The value based pricing vs cost based pricing question was never really about choosing a winner. It is about knowing which model protects you and which one grows you, then using each where it belongs. The teams that internalize that, rather than picking a tribe, are the ones whose pricing still works when the compute bill arrives.
Cost-plus is a type of cost-based pricing, not a synonym. Cost-based is the broad category for any method that starts with your costs. Cost-plus is the most common version, where you add a fixed markup to unit cost. Target return and break-even pricing are also cost-based methods.
For differentiated SaaS, value-based pricing usually captures more margin because software value far exceeds its cost to deliver. But pure cost-plus vs value based pricing is the wrong framing for AI products, where variable compute costs mean you need a cost-aware floor underneath a value-based plan. Most modern SaaS uses a hybrid of both.
Yes, and most growing SaaS companies now do. A common structure pairs a value-based platform fee with a usage or outcome tier priced to cover variable costs. The value layer captures what you are worth, the cost-aware layer protects margin on heavy usage. This hybrid is the practical answer to the cost based pricing vs value based pricing question.

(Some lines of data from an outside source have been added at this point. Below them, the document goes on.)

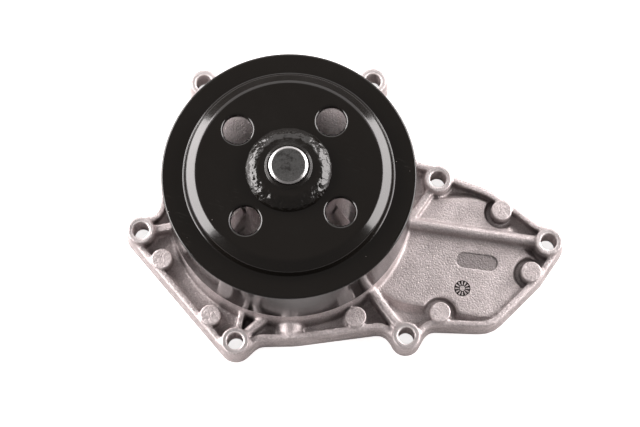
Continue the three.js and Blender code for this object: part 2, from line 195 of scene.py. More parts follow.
def blend_colours(tree, share, first, second):
    """The first colour where `share` is 0 and the second where it is 1."""
    return add(tree, "Mix", {0: share, 6: first, 7: second}, data_type="RGBA").outputs[2]


def blend_values(tree, share, first, second):
    """The same for two plain values."""
    return add(tree, "Mix", {0: share, 2: first, 3: second}, data_type="FLOAT").outputs[0]


def matches(tree, value, level, tolerance):
    """1 where `value` lies within a tolerance of a level, else 0."""
    return add(tree, "Math", {0: value, 1: level, 2: tolerance}, operation="COMPARE").outputs[0]


def position(tree):
    """The point being shaded, in metres of the pump's own frame."""
    return add(tree, "TexCoord").outputs["Object"]


def height_of(tree, place):
    """The height of a position above the joint face."""
    return add(tree, "SeparateXYZ", {0: place}).outputs[2]


def across(tree, place):
    """A position with its height left out."""
    return add(tree, "VectorMath", {0: place, 1: (1, 1, 0)}, operation="MULTIPLY").outputs[0]


def from_axis(tree, place):
    """The distance of a position from the shaft's axis."""
    return add(tree, "VectorMath", {0: across(tree, place)}, operation="LENGTH").outputs["Value"]


print("node helpers ready")

# %% [markdown]
# ## Shared surface effects
# Several finishes need the same few effects: a grain, worn edges, dust, turning lines. Each is
# built once as a node group with named inputs and outputs. The groups only put
# out masks and heights that vary over the surface. The shader itself stays in the material.

# %% Group helper
def group(name, inputs, outputs):
    """A new shader node group, its input node and its output node."""
    tree = bpy.data.node_groups.new(name, "ShaderNodeTree")
    for title, value in inputs:
        socket = tree.interface.new_socket(title, in_out="INPUT", socket_type="NodeSocketFloat")
        socket.default_value = value
    for title in outputs:
        tree.interface.new_socket(title, in_out="OUTPUT", socket_type="NodeSocketFloat")
    return tree, tree.nodes.new("NodeGroupInput"), tree.nodes.new("NodeGroupOutput")


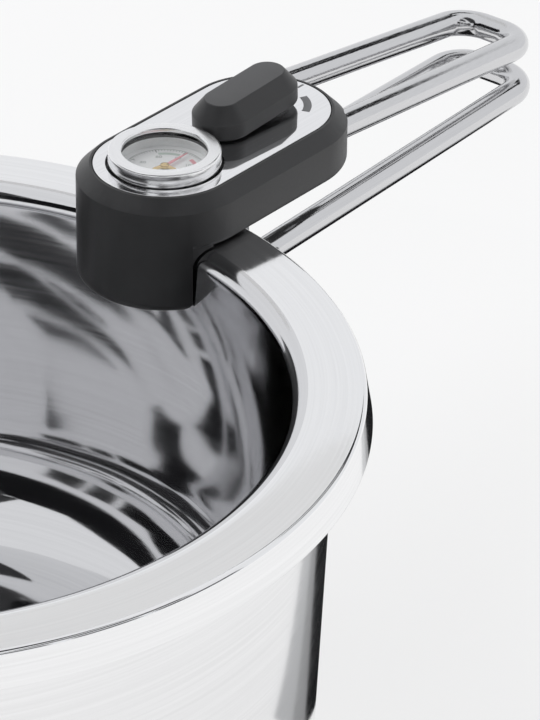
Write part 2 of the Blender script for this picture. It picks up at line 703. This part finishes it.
def add_housing():
    body = "pot_and_handle"
    from_cad("housing", "housing_shell", "housing", body, 0.3, 28)
    from_cad("bottom_cover", "cover", "housing", body, 0.25)
    from_cad("top_plate", "plate", "plate", body, 0.18)
    from_cad("rim_pad", "rim_cushion", "rubber", body, 0.3)
    from_cad("leg_pad", "leg_cushion", "rubber", body, 0.4)
    from_cad("pivot_bracket", "bracket", "hardware", body, 0.3)
    paint_node("plate_marks", "marks")
    for node in ("anchor_screws", "bracket_screws", "cover_screw", "pivot_pin", "pin_clips"):
        from_cad(node, node + "_body", "hardware", body, 0.3)
    paint_node("spindle_bush", "brass")


def add_clamp():
    from_cad("lower_jaw", "jaw", "hardware", "lower_handle", 0.5)
    from_cad("jaw_pad", "jaw_cushion", "rubber", "lower_handle", 0.4)
    paint_node("return_spring", "hardware")
    from_cad("clamp_slide", "slide_bar", "hardware", "clamp_slide", 0.25)


def add_lever():
    """The grip, with a sloping shoulder and a small tilt about the rocker pin, and what turns with it."""
    foot, ridge, top = 21.2, 27.7, 33.4
    side, crown, hollow = 11, 6.4, 5.4
    profile = rounded([(hollow, 26.0, 0), (hollow, foot, 0.4), (side, foot, 1.3), (side, ridge, 0.8),
                       (crown, top, 0.8), (0.02, top + 0.05, 0)])
    rocker = Vector((187 * MM, 0, (RIM_Z + 25.2) * MM))
    tip = Matrix.Rotation(math.radians(-2.6), 4, "Y")
    tilt = Matrix.Translation(rocker) @ tip @ Matrix.Translation(-rocker)
    rings = []
    for r, z in profile:
        outline = stadium(184.5, SPINDLE_X, r)
        rings.append([tilt @ Vector((x * MM, y * MM, (RIM_Z + z) * MM)) for x, y in outline])
    bm = bmesh.new()
    capped_skin(bm, rings)
    grip = finish_mesh("grip", bm, "grip", "lever_grip", ("lever_grip",), 40)
    grip.data.materials.append(MAT["grip_top"])
    for face in grip.data.polygons:
        if face.normal.z > 0.95 and face.center.z > (RIM_Z + 30) * MM:
            face.material_index = 1
    for node, name, bevel in (("lever_arm", "arm", 0.25), ("arm_screw", "arm_screw_body", 0.25),
                              ("lock_cam", "cam", 0.2)):
        from_cad(node, name, "hardware", "lever", bevel)
    for node in ("spindle", "lever_pin", "lever_spring"):
        paint_node(node, "hardware")


add_pot()
add_wire("loop_upper", "upper_loop", "pot_and_handle", start_x=208, start_z=13.6, half_w=20.36,
         taper=0.0368, pitch=-6.55)
add_wire("loop_lower", "lower_loop", "lower_handle", start_x=172.5, start_z=-22.44, half_w=19.72,
         taper=0.0164, pitch=1.15)
add_gauge()
add_dial_print()
add_pointer()
add_housing()
add_clamp()
add_lever()
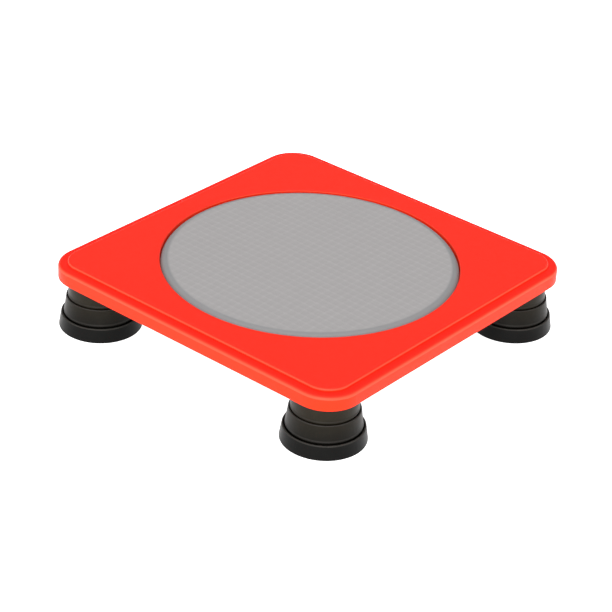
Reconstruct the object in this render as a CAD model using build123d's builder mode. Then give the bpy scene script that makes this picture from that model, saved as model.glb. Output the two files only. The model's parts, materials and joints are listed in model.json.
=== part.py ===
"""A balance pad: a square red board on four sprung telescoping feet, with a round soft pad let into its top.

Millimetres, +Z up. The origin is on the floor under the middle of the board, and -Y is the front.
Every foot slides shut under load: the base cup rises over the middle ring, and the middle ring rises over
the upper ring, which is fixed to the board.
"""
from build123d import *
import os
from math import sqrt

# ---- driving dimensions -------------------------------------------------------------------------------
# Board
deck_side = 500.0
deck_corner = 46.0
skirt_height = 20.1          # from the board's lower edge to its ledge
panel_inset = 12.9           # from the side wall to the foot of the raised panel
panel_rise = 4.2
panel_edge_radius = 3.1
ledge_edge_radius = 5.0
shell_wall = 3.0
recess_floor_thickness = 2.6
recess_radius = 200.5
recess_lip_radius = 1.0
cover_thickness = 3.0
cover_gap = 0.3
board_thickness = 9.0
board_gap = 4.0
rib_thickness = 2.2

# Pad
pad_radius = 198.0
pad_proud = 2.4              # how far the pad stands above the panel
pad_edge_width = 12.0        # the edge is a quarter of an ellipse, this wide and this deep
pad_edge_depth = 9.0
pad_skin_thickness = 2.5
pad_backing_thickness = 2.0
pad_layer_gap = 0.2
pad_screw_square = 200.0

# Feet: heights are from the floor, with the foot at its full length
foot_spacing = 393.5
base_rim_z = 20.0
middle_rim_z = 45.0
deck_bottom = 73.3
ring_gap = 1.3               # open height between a tier's lower edge and the rim under it
upper_top_radius = 43.3
upper_foot_radius = 43.0
middle_rim_radius = 45.8
middle_foot_radius = 48.7
base_rim_radius = 52.8
base_foot_radius = 56.0
rim_wall = 1.5               # thickness of a tier's wall at its rim
bead_proud = 0.7             # a tier's wall flares to a bead round its lower edge
bead_height = 1.4
bead_flare = 2.2
neck_step = 1.8              # from the bead in to the neck under it
neck_wall = 2.0
foot_travel = 15.0           # how far the base cup can rise
ring_travel = foot_travel / 2
travel_spare = 0.5

# Foot mechanism
flange_radius = 38.5
flange_thickness = 2.5
flange_screw_circle = 31.5
hub_radius = 15.5
hub_bottom_z = 50.0
bush_radius = 10.45
bush_step_z = 58.0
bolt_radius = 8.0
bolt_running_gap = 0.06
bolt_head_radius = 13.0
bolt_head_thickness = 3.0
thread_radius = 5.95
nut_across_flats = 19.0
nut_height = 10.0
headroom_radius = 16.0       # clear bore above each foot, for the rising bolt and nut
spring_wire = 6.0
spring_mean_radius = 22.0
spring_turns = 5.5
seat_wall_radius = 28.0      # outside of the low wall round the spring's seat
collar_radius = 38.4         # outside of the middle ring's collar
sole_radius = 54.2
sole_thickness = 4.0
sole_proud = 0.5

# Fixings
cover_screw_line = 228.0
cover_screw_pitch = 130.0
boss_radius = 7.0

# ---- derived levels and places --------------------------------------------------------------------------
ledge_z = deck_bottom + skirt_height
panel_z = ledge_z + panel_rise
pad_top_z = panel_z + pad_proud
cover_top_z = deck_bottom + cover_thickness
board_top_z = cover_top_z + board_thickness
recess_floor_z = board_top_z + recess_floor_thickness
ledge_under_z = ledge_z - shell_wall
panel_under_z = panel_z - shell_wall
panel_side = deck_side - 2 * panel_inset
inner_side = deck_side - 2 * shell_wall
panel_inner_side = panel_side - 2 * shell_wall
dish_radius = recess_radius + shell_wall
backing_top_z = recess_floor_z + pad_backing_thickness
flange_top_z = deck_bottom - shell_wall
spring_top_z = flange_top_z - flange_thickness
cup_floor_z = sole_thickness
spring_seat_z = cup_floor_z + 5.0
cup_gutter_z = cup_floor_z + 2.0
skirt_bottom_z = cup_gutter_z + ring_travel + travel_spare
upper_neck_bottom_z = middle_rim_z - 11.0
bush_top_z = bush_step_z + 1.6
washer_z = bush_top_z + 0.05
nut_z = washer_z + 1.6
bolt_tip_z = nut_z + nut_height + 1.7

foot_centre = foot_spacing / 2
corners = {
    "front_left": (-foot_centre, -foot_centre),
    "front_right": (foot_centre, -foot_centre),
    "rear_left": (-foot_centre, foot_centre),
    "rear_right": (foot_centre, foot_centre),
}
from_below = (Align.CENTER, Align.CENTER, Align.MIN)
from_above = (Align.CENTER, Align.CENTER, Align.MAX)
screw_stations = [-cover_screw_pitch, 0.0, cover_screw_pitch]
cover_screw_places = [(side * cover_screw_line, y) for side in (-1, 1) for y in screw_stations]
cover_screw_places += [(x, side * cover_screw_line) for side in (-1, 1) for x in screw_stations]


def at_height(places, z):
    """The plan places, lifted to height z."""
    return [(x, y, z) for x, y in places]


def flange_screw_places():
    """Four screws round each foot's centre, on the diagonals."""
    step = flange_screw_circle / sqrt(2)
    signs = [(-1, -1), (1, -1), (-1, 1), (1, 1)]
    return [(x + sx * step, y + sy * step) for x, y in corners.values() for sx, sy in signs]


def circles_at(part, radius, z):
    """The part's circular edges of this radius at this height."""
    rings = part.edges().filter_by(GeomType.CIRCLE)
    return rings.filter_by(lambda e: abs(e.radius - radius) < 0.01 and abs(e.center().Z - z) < 0.01)


def finish(part, name):
    """Labels the finished piece and writes it."""
    part.label = name
    export_step(part, f"parts/{name}.step")


os.makedirs("parts", exist_ok=True)

# Each rib goes from the dish to the skirt: its lower storey under the ledge, its upper one under the panel.
rib_stations = [-130.0, -65.0, 0.0, 65.0, 130.0]
rib_bite = 0.5
rib_storeys = [
    (board_top_z, ledge_under_z, inner_side),
    (ledge_under_z, panel_under_z, panel_inner_side),
]


def place_ribs(wall):
    """Draws the plan of the ribs out to a wall at this distance: five on each side, a cross at each foot."""
    for turn in (0, 90, 180, 270):
        for station in rib_stations:
            start = sqrt(dish_radius**2 - station**2) - rib_bite
            length = wall + rib_bite - start
            with Locations(Rotation(0, 0, turn) * Pos(start + length / 2, station)):
                Rectangle(length, rib_thickness)
    cross = 2 * (wall + rib_bite - foot_centre)
    with Locations(*corners.values()):
        Rectangle(cross, rib_thickness)
        Rectangle(rib_thickness, cross)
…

Estimate the economic value your product delivers relative to the customer’s next best alternative. Take the cost of that alternative, add the extra value you create (revenue gained or costs saved), and subtract any switching costs. That total is the ceiling. You then price below it so the customer keeps a clear surplus while you capture more than a cost markup would allow.
Cost-based pricing fits commoditized products, businesses with volatile input costs, and cases where price transparency is part of the brand. It also matters for any product with real variable costs per unit, including AI features, where you need to know your cost floor before you can price anything else safely.